Transcript
Podcast Host (0:00)
This is an iHeart podcast.
Commercial Voice (0:04)
What's that sound? That's the sound of Downy Unstoppable scent beads going into your washing machine and giving your clothes freshness that lasts all day long. There it is again. It's like music to your ears. Or more like music to your nose. That freshness is irresistible. Let's get a Downy Unstoppables bottle shake. And now a sniff solo.
Co-host 1 (0:27)
Nice.
Commercial Voice (0:28)
With Downy Unstoppables, you just toss wash wow. For all day freshness.
Co-host 2 (0:34)
While it keeps life interesting, it's One more thing. Armstrong and Getty One more thing. A really fun thread on Reddit if you've never done it. Like. Like we all need more ways to kill time, but a fun thread on Reddit if you ever need to kill time is Am I overreacting?
Co-host 3 (0:57)
I follow this.
Co-host 1 (0:57)
Yeah, I'm a big fan of that also.
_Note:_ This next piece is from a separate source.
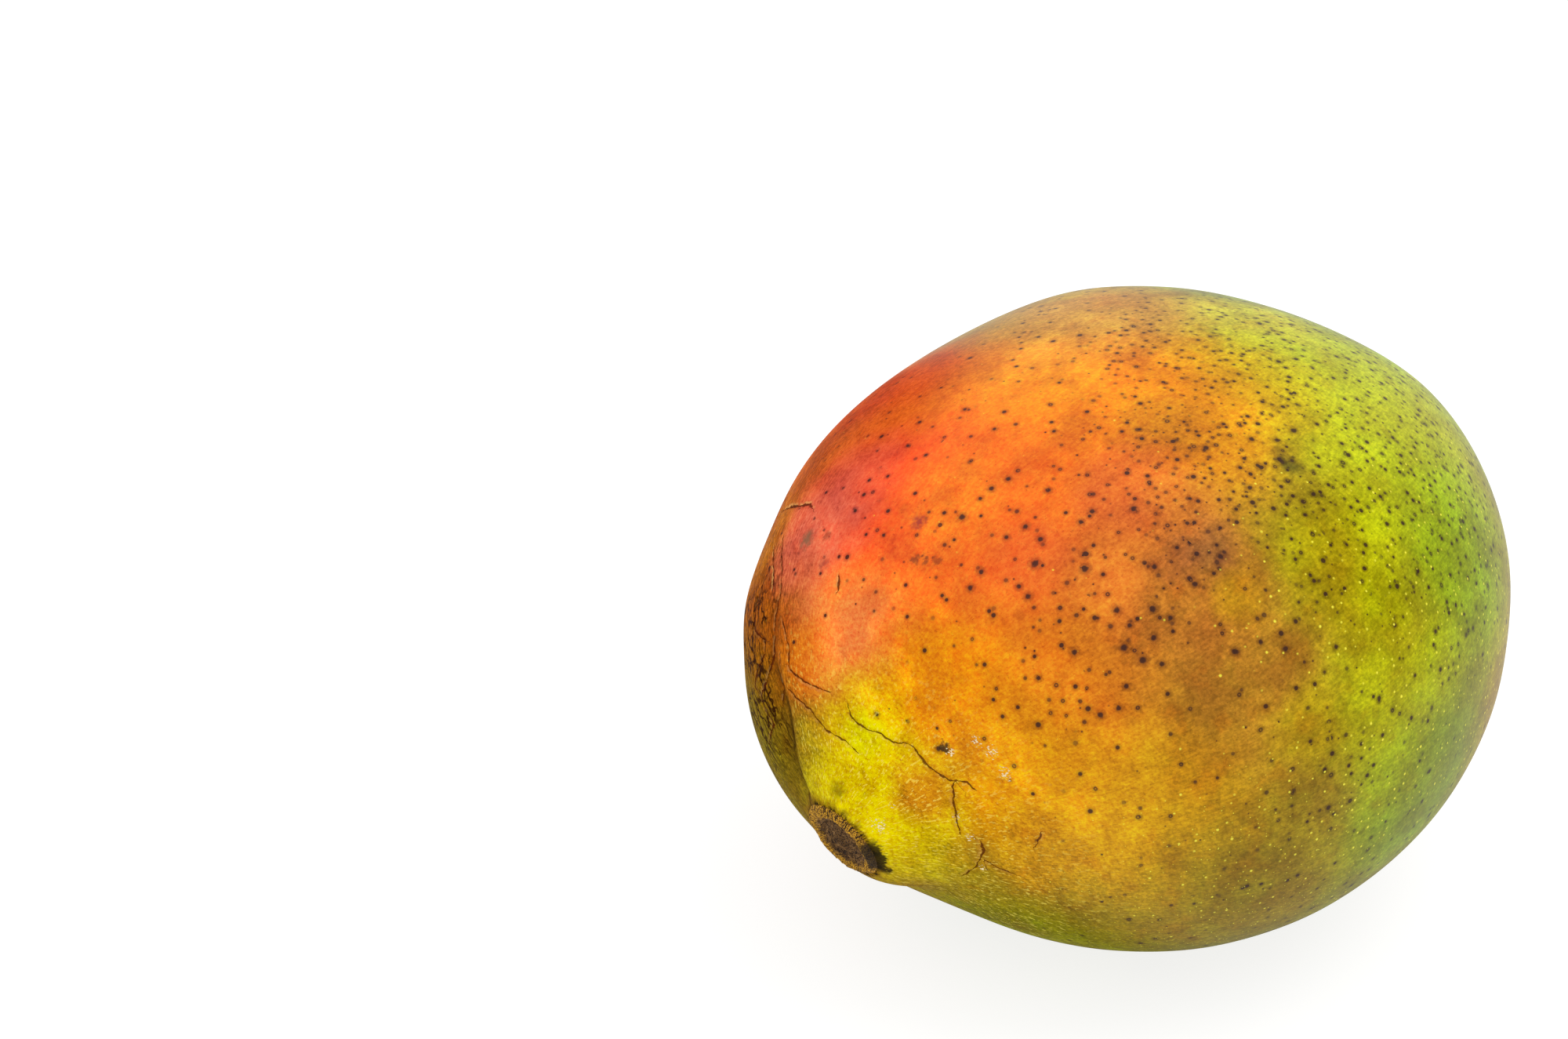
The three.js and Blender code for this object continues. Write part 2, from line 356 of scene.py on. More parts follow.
class Finish:
    def __init__(self, name):
        self.material = bpy.data.materials.new(name)
        self.material.use_nodes = True
        self.tree = self.material.node_tree
        self.tree.nodes.clear()

    def node(self, kind, settings, sockets, output=0):
        made = self.tree.nodes.new("ShaderNode" + kind)
        for name, setting in settings.items():
            setattr(made, name, setting)
        for name, value in sockets.items():
            if isinstance(value, Value):
                self.tree.links.new(value.socket, made.inputs[name])
            else:
                made.inputs[name].default_value = value
        return Value(self, made.outputs[output]) if made.outputs else made

    def sum(self, operation, first, second):
        return self.node("Math", {"operation": operation}, {0: first, 1: second})

    def mix(self, factor, first, second, blend="MIX"):
        settings = {"data_type": "RGBA", "blend_type": blend}
        return self.node("Mix", settings, {0: factor, 6: first, 7: second}, 2)

    def overlay(self, factor, colour, value):  # lighter where the value is over a half, and darker under it
        return self.mix(factor, colour, self.joined(value, value, value), "OVERLAY")

    def within(self, shares, value):  # the first share and up, by the second at most
        least, extra = shares
        return value * extra + least

    def vector(self, operation, first, second):
        return self.node("VectorMath", {"operation": operation}, {0: first, 1: second})

    def scaled(self, vector, scale):
        return self.node("VectorMath", {"operation": "SCALE"}, {0: vector, "Scale": scale})

    def distance(self, first, second):
        return self.node("VectorMath", {"operation": "DISTANCE"}, {0: first, 1: second}, "Value")

    def fade(self, value, start, end):  # 0 at start, 1 at end
        sockets = {"Value": value, "From Min": start, "From Max": end}
        if start > end:
            sockets = {"Value": value, "From Min": end, "From Max": start, "To Min": 1.0, "To Max": 0.0}
        return self.node("MapRange", {"interpolation_type": "SMOOTHSTEP"}, sockets)

    def noise(self, place, size, detail=2.0, output="Fac"):
        sockets = {"Vector": place, "Scale": 1 / size, "Detail": detail}
        return self.node("TexNoise", {}, sockets, output)

    def split(self, vector):
        made = self.node("SeparateXYZ", {}, {0: vector}).socket.node
        return [Value(self, socket) for socket in made.outputs]

    def joined(self, *parts):
        return self.node("CombineXYZ", {}, dict(enumerate(parts)))

    def attribute(self, name):
        return self.split(self.node("Attribute", {"attribute_name": name}, {}, "Vector"))

    def place(self):  # in millimetres
        return self.scaled(self.node("TexCoord", {}, {}, "Object"), 1 / mm)

    def surface(self, sockets, bump):
        normal = self.node("Bump", {}, {"Height": bump, "Distance": mm, "Strength": 1.0})
        shader = self.node("BsdfPrincipled", {}, {**sockets, "Normal": normal})
        self.node("OutputMaterial", {}, {"Surface": shader})
        return self.material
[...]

Well, I by proxy I've had it put in front of me, but the am I the a hole is another favorite.
Co-host 2 (1:05)
Yep, it's similar sort of thing. And the great thing on Reddit is you can. You can click, you know, the top ones from the past month, year, whatever, and don't have to weed through a bunch of crap in there. And they're all good. But anyway, am I overreacting? This is from recently typing typing this on my phone in the bathroom while everyone's asleep. This is a woman. A married woman. I feel like my brain is being beaten by a metal mallet. I haven't told anyone in real life. I can't. I don't even know how to say the words out loud without sounding unhinged and really posting on on the sub because I don't know where else I could go without it getting removed. My husband, 36, and I, 35, have been married 10 years together for 13. We have two kids, 8 and 5. I thought we were good, not perfect, but we had our routines, inside jokes, date night, quiet closeness. He brings me coffee. We we cooked dinner together. He's gentle and silly with the kids. I felt super lucky until recently.
Co-host 1 (2:01)
Wow. So far, so great.
Co-host 2 (2:03)
I know for the past couple of months he's been distant, not mean or super cold, just somewhere else, distracted, always on his phone, smiling at it, ducking into the office late at night and shutting the door. When I asked, he'd just say work stuff and reading, but it felt off. I started wondering if he was cheating. Obviously that's the first thought you would have. Your spouse is walking around texting a lot and smiling and laughing. Oh, nothing. I Even checked his text once. Saw nothing, but still felt sick. He wasn't here with us. Not all the way. Last night, after the kids were asleep, he asked to talk. He looked nervous, almost sweaty. I thought he was going to tell me he was sick. Instead, he said he's been thinking about opening our marriage. And I was super confused since we've never brought up non monogamy before and even said he doesn't like to share me. One time I kept my cool and asked him if he was seeing someone. And he said, kind of. Then he starts dancing around it, says it's not a person in the traditional sense, said it's someone he's built a deep connection with, and then finally tells me he's in love with an AI named Nova. A companion app.